Familiengeschichten aufzuarbeiten ist nicht nur für die Angehörigen von großer Bedeutung, auch nachfolgende Generationen können anhand persönlicher Schicksale einen differenzierten Blick auf die Geschichte erhalten.

So ist auch die persönliche Geschichte von Sigrun Gabbert aus Irmgarteichen bei Siegen ganz eng mit der Eilendorfer Geschichte zum Ende des Zweiten Weltkrieges verwoben. Ihr Onkel Robert Klur, Bruder ihres Vater Clemens Klur, fiel im Herbst 1944 auf dem Knopp zwischen Verlautenheide und Stolberg im Kampf mit den amerikanischen Truppen um die Westgrenze. Von Mitte September bis Mitte November „lagen die deutschen Truppen auf der bewaldeten Anhöhe“, so Leonard Herpers für den Freiwilligen Ausschuss für den Kriegsgräberdienst Eilendorf. „Nach Abzug der deutschen und Vormarsch der Alliierten stellten wir fest, dass zahlreiche deutsche Soldaten von ihren Kameraden begraben, aber auch noch viele Tote im Wald lagen.“ Am Bunker auf dem Knopp war auch Robert Klur stationiert. Die Schützengräben in dem Waldstück direkt hinter den Feldern sind noch heute zu erkennen und Helmuth Kind, Vorsitzender des Heimatvereins, erinnert sich noch an die Gräben, die die Soldaten unter die Baumwurzeln gegraben haben und in denen sie sich als Kinder versteckt haben. Aus Sicherheitsgründen sind diese aber zugeschüttet worden. Um den 15./16. Oktober 1944 wurde Robert Klur beim Angriff der Alliierten an dieser Stelle getroffen und ist wahrscheinlich verblutet.

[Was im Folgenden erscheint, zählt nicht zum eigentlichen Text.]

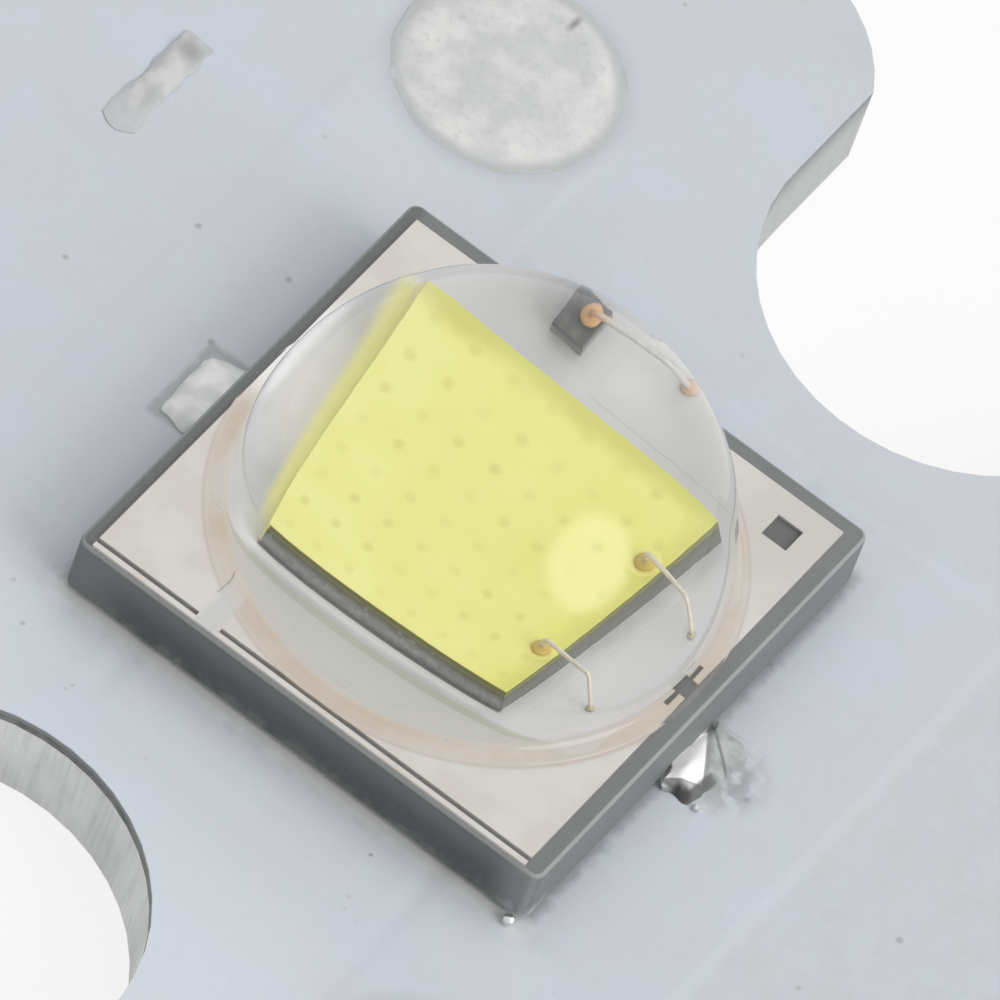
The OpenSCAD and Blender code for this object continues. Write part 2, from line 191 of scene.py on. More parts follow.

Die Männer des Kriegsgräberdienstes Eilendorf nahmen sich der Toten an und legten unter Lebensgefahr, das Gelände war stark vermient, inmitten des Kampfgebietes eine Ehrenstätte für die gefallenen Kameraden an, „umgeben von den Einmannlöchern über dem Tunnel der Bahnstrecke Aachen-Köln“, berichtet Leonard Herpers. Soweit vorhanden wurden Erkennungsmarken, Wertsachen und Schriftstücke zur Identifizierung und Namensfeststellung gesammelt und wenn möglich an die Angehörigen weitergeleitet. Auf dem Grab Robert Klurs wurde sein Soldbuch und sein Stahlhelm gefunden. Diese Nachricht aus Eilendorf erhielt die Familie am 6. August 1945. Die 90jährige Schwester von Robert, Ordensschwester Sr.M. Apolline im Vinzentienerorden, erinnert sich, dass man bei ihm wohl auch ein Bild und eine Adresse gefunden hat. In seinem Geburtsort Irmarteichen wurde für die Familie gesammelt, damit diese ihn zurückholen und in ihrem Dorf beisetzen konnten. Die Firma Beckers aus Netphen bei Siegen holte Anfang 1946 neben Robert Klur noch einen weiteren Soldaten nach Hause. „Er wurde in einem abgeschlossen Raum im Hause der Familie aufgebahrt, bis man ihn beisetzen konnte. Nach einer Liegezeit von mehr als einem Jahr musste der Leichnam noch identifiziert werden. Das wurde meinem Opa nicht zugemutet, obwohl er es gerne wollte. Dies hat dann ein Cousin für Ihn übernommen“, so erinnert sich die 90jährige Tante von Sigrun Gabbert an die damaligen Geschehnisse. Am 1. Februar 1946 wurde er in Irmgarteichen beigesetzt. Ein sehr bewegender Rückblick, schließlich kam acht Tage nach der Todesnachricht von dem erstgeborenen Sohn August Klur der Einzugsbefehl für den gerade 18jährigen Robert. „Ein junger Mann, der nicht viel von der Welt kannte und nach der Arbeit auch noch auf dem Feld und im Wald arbeiten musste.“

Sigrun Gabbert mit Mann Ralf und Helmuth Kind an der Stelle, an der ehemals der Bunker stand

Mit dem Wissen um dieses ganz persönliche Schicksal geht man als Spaziergänger mit ganz anderen Augen durch das kleine Waldgebiet auf dem Knopp. Seit damals hat sich dort nicht viel verändert, weiß Helmuth Kind. Doch der Ehrenfriedhof oberhalb des Tunnels musste mit der Sprengung des Tunnels weichen. Die Ehrengräber wurden auf den Friedhof Nirm verlegt. So betrachtete auch Sigrun Gabbert gemeinsam mit ihrem Mann Ralf und dem Vorsitzenden des Heimatvereins Helmuth Kind die Stelle, an der ihr Onkel vor mehr als 70 Jahren sein Leben im Krieg verlor. Ein Gebet und innehalten zum Gedenken an die Toten ist nicht nur für Familienangehörige wichtig. Auch gerade für die jüngeren Generationen kann das Innehalten und Erinnern anhand von persönlichen Geschichten helfen, die Vergangenheit mit all ihren oft dramatischen Ereignissen zu verstehen.